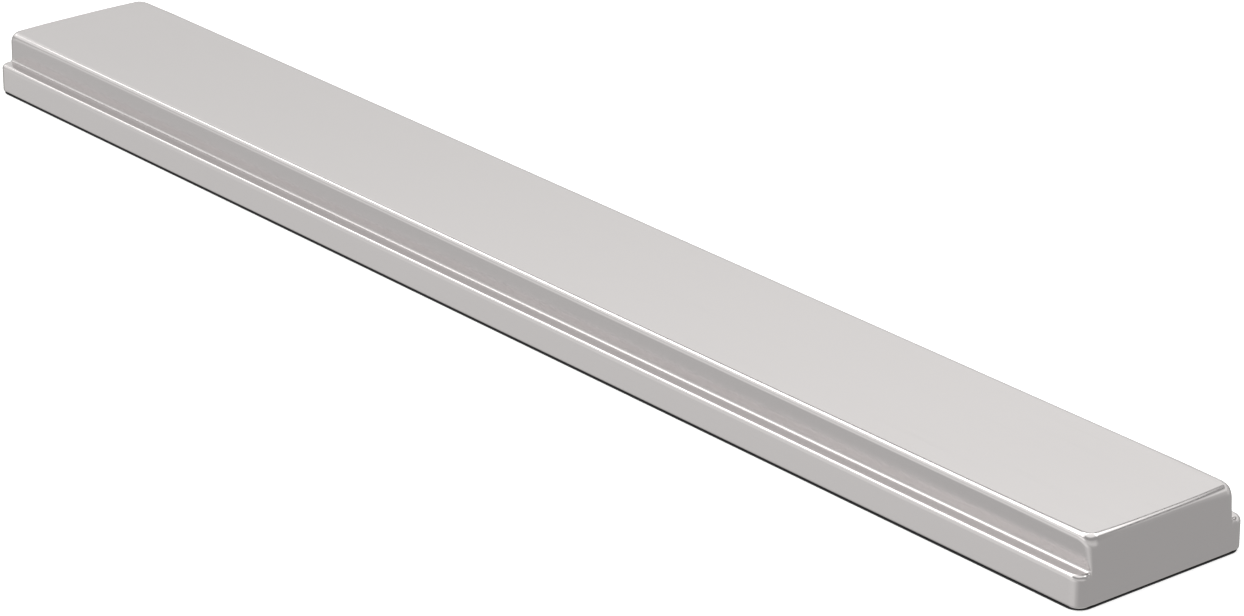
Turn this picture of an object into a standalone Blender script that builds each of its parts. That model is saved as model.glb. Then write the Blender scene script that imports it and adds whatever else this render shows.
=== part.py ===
"""A magnetic knife bar: a stepped stainless cover over a tray of magnets, closed by a back plate that hooks onto two
wall brackets. X runs along the bar, +Y is up when it hangs on a wall, and +Z is out of its working face. The origin
is the middle of its back."""

import math

import bmesh
import bpy
from mathutils import Matrix, Vector

MM = 0.001
GAP = 0.3 * MM  # left between solids that touch

# The stepped stainless cover
LENGTH = 406.4 * MM
BASE_WIDTH = 49.0 * MM
FACE_WIDTH = 42.0 * MM
HEIGHT = 16.0 * MM
LEDGE_HEIGHT = 7.9 * MM
SHEET = 0.8 * MM
EDGE_ROUND = 1.2 * MM
RIM_HEIGHT = 0.5 * MM  # the cover's rim clears the wall by this much

# The back plate
BACK_INSET = 1.6 * MM  # from the outside of the cover
BACK_CORNER = 2.0 * MM
FLANGE_INSET = 0.1 * MM
FLANGE = 0.3 * MM  # the thin edge that the cover's rim stands over
WEB = 2.1 * MM
BACK_DEPTH = 4.1 * MM
RIM_WALL = 1.8 * MM
WINDOW_MARGIN = 4.0 * MM  # solid plastic beside each bracket's window

# The magnets and the two strips that carry their field to the face
MAGNET_COUNT = 14
MAGNET_LENGTH = 25.0 * MM
MAGNET_WIDTH = 18.0 * MM
MAGNET_PITCH = 28.0 * MM
MAGNET_EDGE = 0.4 * MM
RAIL_THICKNESS = 3.0 * MM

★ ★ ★

* _WHAT TO PRODUCE_: Print from the first line through the line that contains "RIM_HEIGHT = 0.5", please, including both, and leave out every line outside that stretch.

* _CORRECT RESPONSE_:
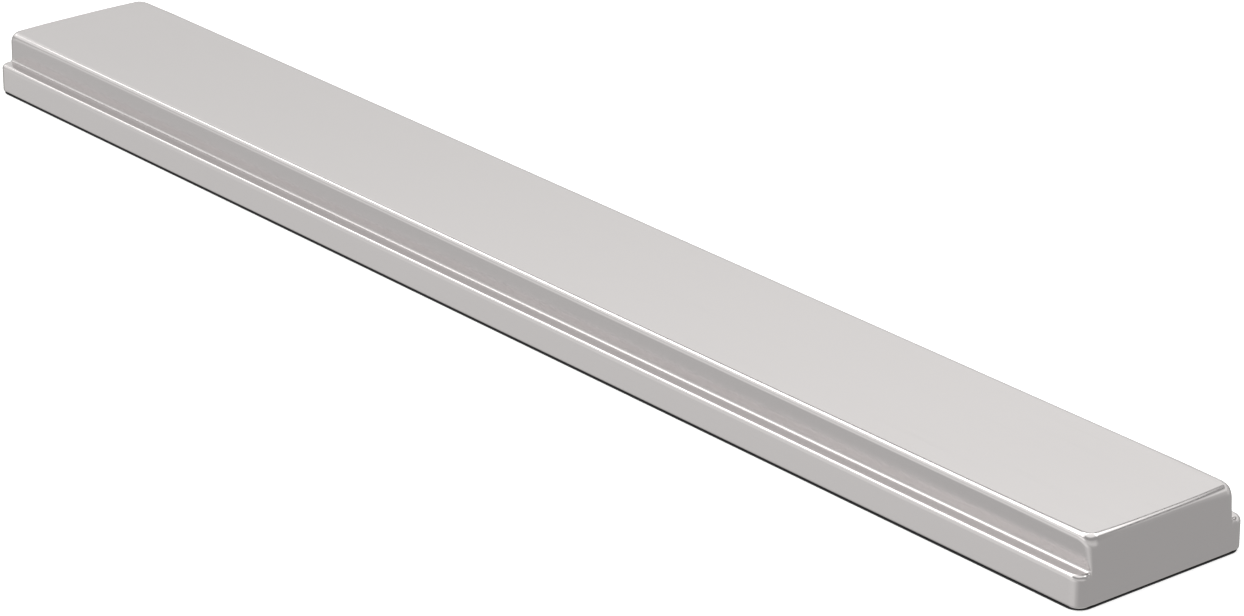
Turn this picture of an object into a standalone Blender script that builds each of its parts. That model is saved as model.glb. Then write the Blender scene script that imports it and adds whatever else this render shows.
=== part.py ===
"""A magnetic knife bar: a stepped stainless cover over a tray of magnets, closed by a back plate that hooks onto two
wall brackets. X runs along the bar, +Y is up when it hangs on a wall, and +Z is out of its working face. The origin
is the middle of its back."""

import math

import bmesh
import bpy
from mathutils import Matrix, Vector

MM = 0.001
GAP = 0.3 * MM  # left between solids that touch

# The stepped stainless cover
LENGTH = 406.4 * MM
BASE_WIDTH = 49.0 * MM
FACE_WIDTH = 42.0 * MM
HEIGHT = 16.0 * MM
LEDGE_HEIGHT = 7.9 * MM
SHEET = 0.8 * MM
EDGE_ROUND = 1.2 * MM
RIM_HEIGHT = 0.5 * MM  # the cover's rim clears the wall by this much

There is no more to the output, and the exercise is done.